Ali Bekka hazretleri çok ağlardı. Öyle ki, gözyaşı tuzlu olduğu için yüzünde
aktığı yerde iz bırakmıştı, yani devamlı aktığı için geçtiği yerleri kısmen
çürütmüştü. Bu yüzden kendisine “Bekka” yani “çok ağlayan” lakabı verilmişti.
Ancak böyle ağlamasının sebebini kimse bilmiyordu. Bir gün sevenleri çok ısrar
etti, yalvarıp yakardılar, sebebini sordular bu ağlamanın, o da sonunda şöyle
anlattı:
Seneler önce, aç ve susuz kalarak harikulade hallere sahip olan bir arkadaşım
vardı. Bir defasında ikimiz birlikte tayyi mekan ile Bağdat’tan çok uzaktaki
şehre bir anda gittik. Orada bana, (Ali, falan tarihte benim evimde ol, vefat
ederken, sen yanımda bulun) dedi, (Sakın ihmal etme, bu sana vasiyetimdir)
diye de sözüne ekledi. Sonra işimizi görüp, yine tayyi mekan ile Bağdat’a döndük.
Aylar sonra bu sözü hatırıma geldi, dediği gün evine gittim, ölüm döşeğinde idi.
Son anlarını yaşıyor ve can çekişiyordu. Ama yüzü doğu tarafına dönmüştü. Tutup
kıbleye çevirdim. Tekrar doğuya döndü. Yine kıbleye çevirdim. Yine doğuya döndü.

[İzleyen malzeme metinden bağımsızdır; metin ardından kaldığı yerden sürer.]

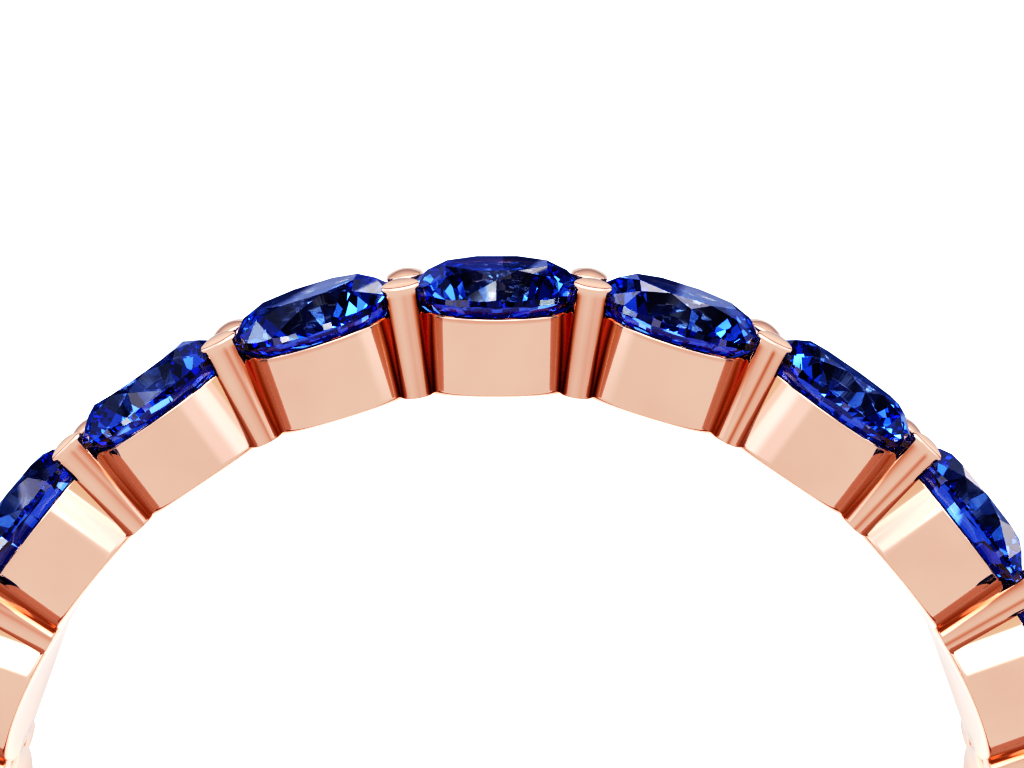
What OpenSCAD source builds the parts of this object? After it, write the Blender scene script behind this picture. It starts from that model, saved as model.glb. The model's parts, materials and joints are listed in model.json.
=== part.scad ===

Bu arada gözlerini açıp bana dedi ki, (Ali, hiç uğraşma, benim İslam’dan
nasibim kalmadı, ben bu tarafa dönmüş olarak öleceğim!) Sonra, Hıristiyan
ruhbanlarının söylediği küfür olan, imanı gideren sözler söylemeye başladı.
Din-i İslam’dan çıktı. Nihayet imansız öldü. Bunu duyanlar cenazesini dışarıya
attılar. Olay duyulunca cesedin etrafını kalabalık sardı, kızanlar, sövüp
sayanlar, bizim sonumuz ne olacak diye de ağlayanlar vardı.
Ben de aldım başımı köyden dışarı çıktım, yürüyüp giderken, benim sonum ne
olacak diye hem ağlıyor hem tevbe ediyordum. Saatlerce yürüdüm. Epey uzaklarda
bir Hıristiyan köyü vardı, oraya kadar gelmişim. Ortada bir cenaze, köylü
etrafında toplanmış. Sövüp sayıyorlar. Beni görünce, (Ali hoca, Ali hoca, gel
gel) dediler. Ben de yanlarına yaklaştım. Hışımla yerdeki cenazeyi
göstererek, (Bu var ya bu, bizim dinimizi reddetti, sizin din üzere öldü,
sizin söylediğiniz sözleri [kelime-i şehadeti] söyleyerek, ben müslüman olarak
dünyadan ayrılıyorum diyerek öldü. Biz de bu ölüyü ne yapalım, yakalım mı diye
düşünüyorduk) dediler. Ben de, (Ne güzel, hak din üzere öldü, bunda kızacak
ne var) dediysem de, iyice köpürdüler, (Bu bizim ruhbandı, bize hainlik etti,
sonunda dinimizi reddetti, bâtıl yolda olduğumuzu söyledi, “Gelin siz de
müslüman olun, hak din Müslümanlıktır” gibi bize sonunda güya nasihat diye
hakaretler etti) dediler.
Onlara dedim ki, ileride benim bildiğim bir köyde, biraz önce sizin dininiz
üzere ölen birisi var. Onun da cenazesi ortada kaldı. Bu iki cenazeyi değişelim
mi?
Hemen değişelim dediler. Bunun üzerine, cenazeleri değiştik. Onlar onu
kiliselerinin yanındaki kendi mezarlıklarına gömdüler. Biz de bizimkini alıp,
yıkayıp kefenleyip, cenaze namazını kıldık, bizim mezarlığa defnettik.
İşte bu olay üzerine senelerdir ağlıyorum, son nefeste benim halim ne olacak
diye hep korku içindeyim. Ağlayışımın sebebi budur. Son nefeste şeytanın hilesi
çoktur, bu hileden kurtulmak çok zordur. Ahmed bin Hanbel hazretleri vefat
ederken eliyle işaret edip, hayır olmaz dedi. Oğlu, (Babacığım bu ne hâldir?)
dedi. (Şeytan, benim elimde can ver diyor, ben de "Hayır olmaz! hayır olmaz!"
diyorum) dedi. (Bir nefes kalıncaya kadar tehlike vardır. Şeytanın aldatmasından
emin olmak yoktur, ama hocası sağlam olanın kurtuluş ümidi çoktur) buyurdu.